Designing is University of Iowa student Molly Kresse’s niche. Kresse is a social justice major here at the university and is also pursuing a certificate in sustainability.
Growing up, Kresse was thrilled to put an outfit together when it came to school or even an event. While her style has evolved, she still loves to express herself within her clothing.
Kresse said, “I love that each person’s closet can be an eclectic map of their past while showcasing who they are here and now.”
After high school, she took a gap year because, like most of us, the confusion of life set in. Then, the lift-off began.
While she took a pause, she maintained a job at a bar but found herself thrifting and sewing whenever she had the chance. Then she put it all together and started her own brand. Maxwell’s Rocket Shop was born.
The name of her brand was inspired by her mom. “She grew up in a small Iowa town known as Maxwell. The high school no longer exists, but their mascot back in the day was the rockets,” Kresse said. Hence, Maxwell’s Rocket Shop.
When looking through some old photos of her mom in high school, she found a connection to the past. Her mom, who had graduated in the 80s, knew that building a vintage online shop was something that would honor the past that was not hers, but one she craved. She now has her own Etsy account, and Depop.
Kresse loves having the freedom to tinker with designing. “I love creating something new using material that has had a previous purpose and life,” she said.
She also finds it fun to challenge herself by using limited resources in the designing process. Designing created an outlet for dealing with anxiety, depression, and ADHD; Kresse found it helpful for her when needed.
“I view designing as meditative. When I feel like nothing makes sense, or I just need some alone time I can find a sense of peace through creating something,” she said. According to Kresse, the busy lifestyle can become overwhelming, and while she does love what she has created, she is still not sure of what she wants to do just yet.
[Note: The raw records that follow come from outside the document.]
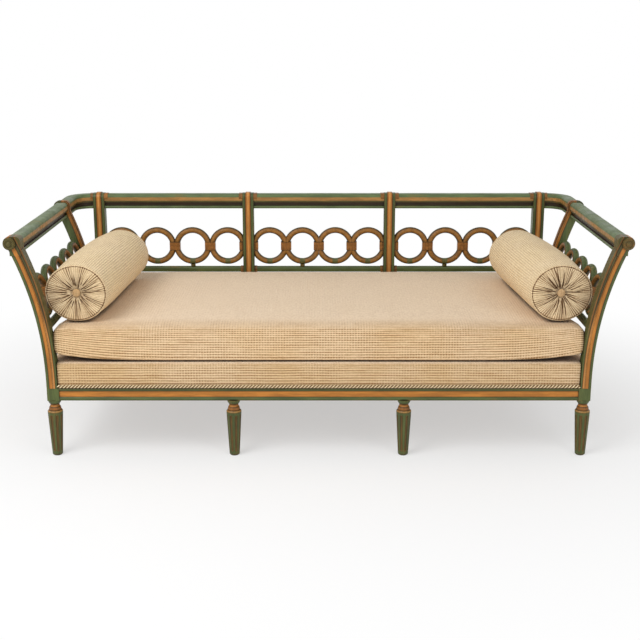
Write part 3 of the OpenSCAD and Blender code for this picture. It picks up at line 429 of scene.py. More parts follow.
for name in [n for n in cad_nodes if n.endswith("_back_post")]:
    low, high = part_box(name)
    dress([name], paint(name + "_paint", GREEN, BROWN, (1, 1, 0.12),
                        post_tint((low.x + high.x) / 2), wear=0.35))


# Outcurved posts: strips of green, orange, olive and brown follow the curve on the front.
SABRE_RISE, SABRE_X, SABRE_LEAN, SABRE_W, SABRE_WIDER = 0.506, 0.9745, 0.10375, 0.038, 0.008
STRIPS_LOW_W, STRIPS_HIGH_W, RIDGE_W = 0.040, 0.046, 0.010
GROOVE_OPENS, RIDGE_OPENS, RIDGE_EDGE = (0.42, 0.60), (0.42, 0.52), (0.0092, 0.0086)
BLOCK_TOP = (0.256, 0.259)


def sabre_parts(tree, axes):
    """How far in from a curved post's outer edge a point lies, and the post's width there."""
    rise = maths(tree, "DIVIDE", maths(tree, "MAXIMUM", maths(
        tree, "SUBTRACT", axes[2], RAIL_FACE_TOP), 0.0), SABRE_RISE)
    outer = maths(tree, "MULTIPLY_ADD", maths(tree, "POWER", rise, 2.2), SABRE_LEAN, SABRE_X)
    width = maths(tree, "MULTIPLY_ADD", maths(tree, "POWER", rise, 2.0), SABRE_WIDER, SABRE_W)
    return maths(tree, "SUBTRACT", outer, maths(tree, "ABSOLUTE", axes[0])), width


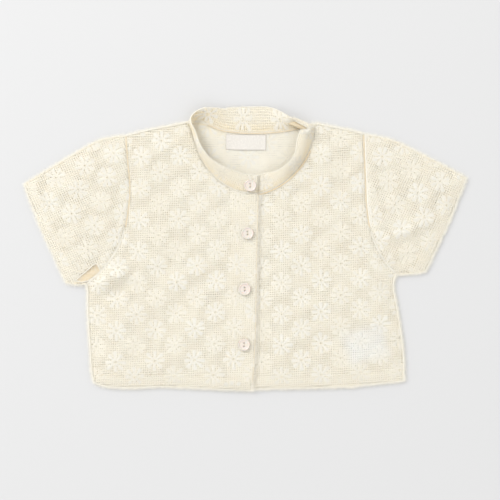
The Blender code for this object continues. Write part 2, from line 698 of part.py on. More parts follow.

Kresse said that she understands these feelings are human. “I am thankful for my support system that helps me through the hard times. I have learned I can not do it all alone, be it a small business, work, school, or managing my mental health,” Kresse said. “I’ve learned that sometimes you have to just try it out, even if it is uncomfortable. You never know what good things may come from just going for it.”
When Molly first started, she simply made small changes to the clothing and would sometimes resell items without adding her own spice, but she keeps evolving and is now focused on designing her own work. According to Kresse, she still has a lot to learn, but hopes the Iowa City community will soon see her work.
“I will be at the farmer’s market for a few dates this summer, so I am excited to reach people that way,” Kresse said. Since she sometimes gets consumed in her own sewing world, Kresse would like to branch out and maybe even collaborate with other local artists.
“I think it would be cool to have a community sewing collective. I have the privilege of having access to time, money, and resources to sew,” Kresse said.
Kresse understands that she is privileged in the fact she is able to exploser her passions and experience different ways of life, while some are not as fortunate.“I think a space where anyone from the community can come in to sew, and create would be beautiful,” Kresse said.
When it comes to the business, clothing is not the only thing Molly wants the world to receive. “I want people to see that my clothing is by no means perfect. I am learning and growing—as a person, and as a creator, and I think my clothing reflects that,” Kresse said. “Humans are not perfect, so I don’t know why our clothing needs to be.”
For her clothing, Kresse will make note of the general size on the tags, but will not write them in the clothing. Kresse dealt with an eating disorder and body issues in her past, and is aware that one can be triggered by seeing a clothing size. Her goal is to assure that the relationship between clothing and size does not affect someone.
“Clothing is meant to fit us, we are not meant to conform to clothing. If something doesn’t fit how the person wearing it wants it to, then I think we can take that piece of clothing and modify it,” Kresse said.
While Kresse does run the business, she doesn’t want it to run her. She loves sewing, but will take breaks from time to time so that when she comes back, she is refreshed and ready to get back into the ring. “There is so much in life to explore, and a machine will always be there when you are ready.”